» Collected material:

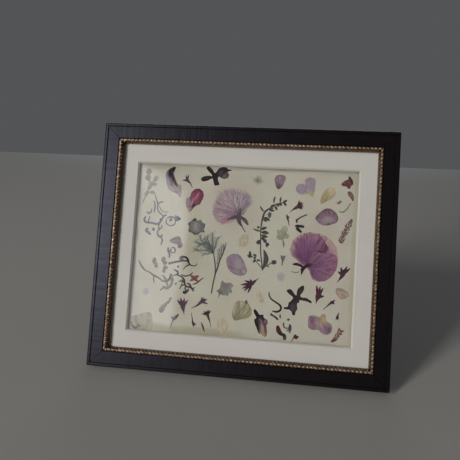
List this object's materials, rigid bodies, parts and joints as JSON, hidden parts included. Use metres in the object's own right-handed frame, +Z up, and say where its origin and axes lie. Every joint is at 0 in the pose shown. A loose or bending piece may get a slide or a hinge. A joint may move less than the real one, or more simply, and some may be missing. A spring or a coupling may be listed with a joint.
{
  "type": "pressed flower frame",
  "caption": "Dark wooden frame with a beaded gilt inner edge, a pale window mat and pressed flowers and leaves under glass, leaning back on a folding easel strut.",
  "frame": {"origin": "on the supporting surface, under the middle of the whole object's bounding box: the bottom rail's rear lower edge and the strut's foot both stand at z = 0", "axes": "+X to the viewer's right along the frame's width, +Y away from the viewer towards the strut's foot, +Z up; the frame leans back 15 degrees about X"},
  "size_m": [0.286, 0.1062, 0.2353],
  "materials": {
    "dark_stained_wood": "smooth dark brown stain, almost black, with a soft sheen",
    "gilt": "antiqued gilding on moulded beads, brown in the hollows and worn pale on the tops",
    "mat_board": "warm light grey paper face with a cream bevelled core",
    "clear_glass": "clear, flat, glossy",
    "cream_paper": "aged cream, matte",
    "fibreboard": "brown pressed fibreboard, matte",
    "hinge_steel": "dull plated steel",
    "brass": "dull pressed brass",
    "lilac_petal": "thin dried petal, translucent lilac, matte",
    "magenta_petal": "thin dried petal, purple to magenta with darker veins, matte",
    "dark_petal": "dried petal darkened almost to black, matte",
    "cream_petal": "thin dried cream petal, matte",
    "olive_petal": "dried petal browned to olive, matte",
    "red_brown_petal": "dried petal browned to dark red, matte",
    "dried_leaf": "dried leaf and stem, dark grey green, matte",
    "grey_leaf": "faded grey green dried leaf, matte"
  },
  "bodies": {
    "frame": {"rail_top": "dark_stained_wood", "rail_bottom": "dark_stained_wood", "rail_left": "dark_stained_wood", "rail_right": "dark_stained_wood", "bead_strip_top": "gilt", "bead_strip_bottom": "gilt", "bead_strip_left": "gilt", "bead_strip_right": "gilt", "window_mat": "mat_board", "glass_sheet": "clear_glass", "specimen_sheet": "cream_paper", "back_board": "fibreboard", "hinge_bracket": "hinge_steel", "hinge_pin": "hinge_steel", "screw_lower_left": "hinge_steel", "screw_lower_right": "hinge_steel", "screw_upper_left": "hinge_steel", "screw_upper_right": "hinge_steel", "folded_petal": "lilac_petal", "crimson_petal": "magenta_petal", "lilac_flower_petals": "lilac_petal", "round_purple_petal": "magenta_petal", "lilac_viola_petals": "lilac_petal", "cream_teardrop_petal": "cream_petal", "dark_purple_fan_petal": "magenta_petal", "magenta_flower_petals": "magenta_petal", "purple_oval_petal": "lilac_petal", "olive_shell_petal": "olive_petal", "beige_petal": "cream_petal", "purple_viola_petals": "magenta_petal", "translucent_petal": "olive_petal", "grey_purple_rosette": "grey_leaf", "pale_clover_leaf": "grey_leaf", "grey_clover_leaf": "grey_leaf", "red_brown_spike": "red_brown_petal", "small_red_spike": "red_brown_petal", "pink_spike": "lilac_petal", "red_bud": "red_brown_petal", "dark_spurred_flower": "dark_petal", "dark_orchid_flower": "dark_petal", "dark_folded_petal": "dark_petal", "red_brown_flower": "red_brown_petal", "lower_left_floret": "magenta_petal", "centre_floret": "magenta_petal", "tall_floret": "magenta_petal", "right_floret": "magenta_petal", "lilac_flower_calyx": "dark_petal", "magenta_flower_calyx": "dark_petal", "central_sprig": "dried_leaf", "fennel_sprig": "dried_leaf", "lichen_twig": "dried_leaf", "dark_curved_twig": "dried_leaf", "grey_leafy_sprig": "grey_leaf", "dark_curled_stem": "dried_leaf"},
    "strut": {"easel_strut": "fibreboard", "hinge_leaf": "hinge_steel"},
    "turn_button_lower_left": {"turn_button_lower_left": "brass"},
    "turn_button_lower_right": {"turn_button_lower_right": "brass"},
    "turn_button_upper_left": {"turn_button_upper_left": "brass"},
    "turn_button_upper_right": {"turn_button_upper_right": "brass"}
  },
  "joints": [
    {"name": "strut_hinge", "type": "hinge", "parent": "frame", "child": "strut", "pos_m": [0, 0.01108, 0.16132], "axis": [1, 0, 0], "range_deg": [-28, 0]},
    {"name": "swivel_lower_left", "type": "hinge", "parent": "frame", "child": "turn_button_lower_left", "pos_m": [-0.135, -0.02029, 0.0574], "axis": [0, 0.9659, -0.2588], "continuous": true},
    {"name": "swivel_lower_right", "type": "hinge", "parent": "frame", "child": "turn_button_lower_right", "pos_m": [0.135, -0.02029, 0.0574], "axis": [0, 0.9659, -0.2588], "continuous": true},
    {"name": "swivel_upper_left", "type": "hinge", "parent": "frame", "child": "turn_button_upper_left", "pos_m": [-0.135, 0.01077, 0.17331], "axis": [0, 0.9659, -0.2588], "continuous": true},
    {"name": "swivel_upper_right", "type": "hinge", "parent": "frame", "child": "turn_button_upper_right", "pos_m": [0.135, 0.01077, 0.17331], "axis": [0, 0.9659, -0.2588], "continuous": true}
  ]
}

» Goal: All of the material above needs to be copied exactly.

» Full answer:
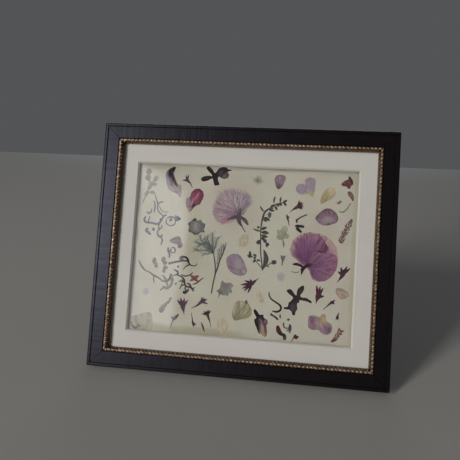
List this object's materials, rigid bodies, parts and joints as JSON, hidden parts included. Use metres in the object's own right-handed frame, +Z up, and say where its origin and axes lie. Every joint is at 0 in the pose shown. A loose or bending piece may get a slide or a hinge. A joint may move less than the real one, or more simply, and some may be missing. A spring or a coupling may be listed with a joint.
{
  "type": "pressed flower frame",
  "caption": "Dark wooden frame with a beaded gilt inner edge, a pale window mat and pressed flowers and leaves under glass, leaning back on a folding easel strut.",
  "frame": {"origin": "on the supporting surface, under the middle of the whole object's bounding box: the bottom rail's rear lower edge and the strut's foot both stand at z = 0", "axes": "+X to the viewer's right along the frame's width, +Y away from the viewer towards the strut's foot, +Z up; the frame leans back 15 degrees about X"},
  "size_m": [0.286, 0.1062, 0.2353],
  "materials": {
    "dark_stained_wood": "smooth dark brown stain, almost black, with a soft sheen",
    "gilt": "antiqued gilding on moulded beads, brown in the hollows and worn pale on the tops",
    "mat_board": "warm light grey paper face with a cream bevelled core",
    "clear_glass": "clear, flat, glossy",
    "cream_paper": "aged cream, matte",
    "fibreboard": "brown pressed fibreboard, matte",
    "hinge_steel": "dull plated steel",
    "brass": "dull pressed brass",
    "lilac_petal": "thin dried petal, translucent lilac, matte",
    "magenta_petal": "thin dried petal, purple to magenta with darker veins, matte",
    "dark_petal": "dried petal darkened almost to black, matte",
    "cream_petal": "thin dried cream petal, matte",
    "olive_petal": "dried petal browned to olive, matte",
    "red_brown_petal": "dried petal browned to dark red, matte",
    "dried_leaf": "dried leaf and stem, dark grey green, matte",
    "grey_leaf": "faded grey green dried leaf, matte"
  },
  "bodies": {
    "frame": {"rail_top": "dark_stained_wood", "rail_bottom": "dark_stained_wood", "rail_left": "dark_stained_wood", "rail_right": "dark_stained_wood", "bead_strip_top": "gilt", "bead_strip_bottom": "gilt", "bead_strip_left": "gilt", "bead_strip_right": "gilt", "window_mat": "mat_board", "glass_sheet": "clear_glass", "specimen_sheet": "cream_paper", "back_board": "fibreboard", "hinge_bracket": "hinge_steel", "hinge_pin": "hinge_steel", "screw_lower_left": "hinge_steel", "screw_lower_right": "hinge_steel", "screw_upper_left": "hinge_steel", "screw_upper_right": "hinge_steel", "folded_petal": "lilac_petal", "crimson_petal": "magenta_petal", "lilac_flower_petals": "lilac_petal", "round_purple_petal": "magenta_petal", "lilac_viola_petals": "lilac_petal", "cream_teardrop_petal": "cream_petal", "dark_purple_fan_petal": "magenta_petal", "magenta_flower_petals": "magenta_petal", "purple_oval_petal": "lilac_petal", "olive_shell_petal": "olive_petal", "beige_petal": "cream_petal", "purple_viola_petals": "magenta_petal", "translucent_petal": "olive_petal", "grey_purple_rosette": "grey_leaf", "pale_clover_leaf": "grey_leaf", "grey_clover_leaf": "grey_leaf", "red_brown_spike": "red_brown_petal", "small_red_spike": "red_brown_petal", "pink_spike": "lilac_petal", "red_bud": "red_brown_petal", "dark_spurred_flower": "dark_petal", "dark_orchid_flower": "dark_petal", "dark_folded_petal": "dark_petal", "red_brown_flower": "red_brown_petal", "lower_left_floret": "magenta_petal", "centre_floret": "magenta_petal", "tall_floret": "magenta_petal", "right_floret": "magenta_petal", "lilac_flower_calyx": "dark_petal", "magenta_flower_calyx": "dark_petal", "central_sprig": "dried_leaf", "fennel_sprig": "dried_leaf", "lichen_twig": "dried_leaf", "dark_curved_twig": "dried_leaf", "grey_leafy_sprig": "grey_leaf", "dark_curled_stem": "dried_leaf"},
    "strut": {"easel_strut": "fibreboard", "hinge_leaf": "hinge_steel"},
    "turn_button_lower_left": {"turn_button_lower_left": "brass"},
    "turn_button_lower_right": {"turn_button_lower_right": "brass"},
    "turn_button_upper_left": {"turn_button_upper_left": "brass"},
    "turn_button_upper_right": {"turn_button_upper_right": "brass"}
  },
  "joints": [
    {"name": "strut_hinge", "type": "hinge", "parent": "frame", "child": "strut", "pos_m": [0, 0.01108, 0.16132], "axis": [1, 0, 0], "range_deg": [-28, 0]},
    {"name": "swivel_lower_left", "type": "hinge", "parent": "frame", "child": "turn_button_lower_left", "pos_m": [-0.135, -0.02029, 0.0574], "axis": [0, 0.9659, -0.2588], "continuous": true},
    {"name": "swivel_lower_right", "type": "hinge", "parent": "frame", "child": "turn_button_lower_right", "pos_m": [0.135, -0.02029, 0.0574], "axis": [0, 0.9659, -0.2588], "continuous": true},
    {"name": "swivel_upper_left", "type": "hinge", "parent": "frame", "child": "turn_button_upper_left", "pos_m": [-0.135, 0.01077, 0.17331], "axis": [0, 0.9659, -0.2588], "continuous": true},
    {"name": "swivel_upper_right", "type": "hinge", "parent": "frame", "child": "turn_button_upper_right", "pos_m": [0.135, 0.01077, 0.17331], "axis": [0, 0.9659, -0.2588], "continuous": true}
  ]
}